I was not optimistic. I thought they wouldn’t do much. I rolled the pink foam pieces between my fingers as directed, inserted the gummy tubes into my ears, and waited for them to expand back out again. And then I heard … nothing. Not the cars or the drinkers outside on Essex Street. Not my roommate coming in the front door three feet from my bed. Not even my enemy, the radiator pipe, screaming and rattling above my head. The next thing I heard was my alarm, the faint, fake harp sounds waking me politely at 6:30 as requested.
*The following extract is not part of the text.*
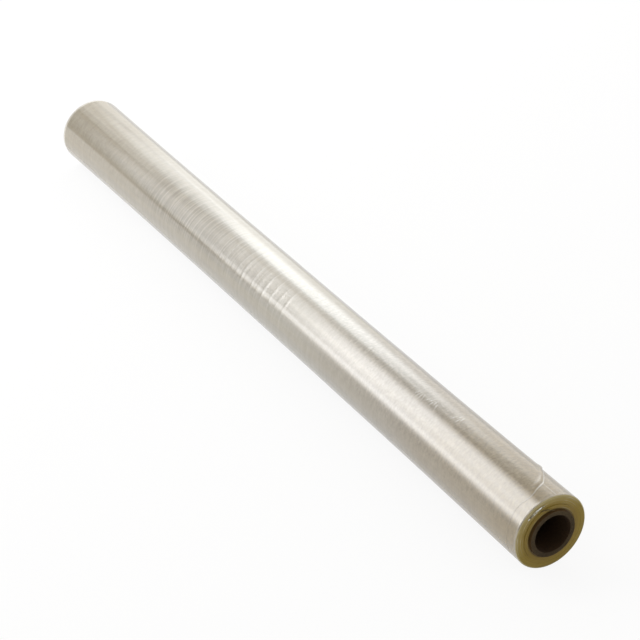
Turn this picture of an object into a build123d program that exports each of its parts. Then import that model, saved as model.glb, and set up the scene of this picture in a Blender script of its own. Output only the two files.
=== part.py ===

That was four years ago, and I have not slept a night without earplugs ever since, no matter my surrounding environment. I live in Brooklyn now, on a quieter street, and still — it could be quieter. I wear them when I visit home, sleeping in my parents’ arctic suburban basement. I wear them on the airplane after taking Xanax, a nearly infallible combination. A few months ago, my mom told me she was having trouble sleeping past 4:00 a.m. I prescribed her a bottle of earplugs. Now she wears them every night, too.
They come close, but earplugs are not a perfect solution. Sometimes, one falls out in the middle of the night, and I wake up to feel around for it in my sheets. They lose their squishiness with use, and get kind of disgusting-looking after a couple of weeks, no matter how clean your ears, so you’ll have to buy a new jar every so often. Personally, I get sick of the colors, so I don’t mind the chance to switch it up. It is the nicest, cheapest present I give myself regularly.
There is more than enough, these days, keeping us up at night. So far, earplugs are the only thing I’ve found that help me stay asleep once I get there. Do I miss things? Yes. Sometimes there is cool thunder, and sometimes my girlfriend says something to me and I only kind of hear it, and it is possible that an alien could fully abduct me before I realized what was happening. But at least I would be well-rested whenever I got wherever it took me.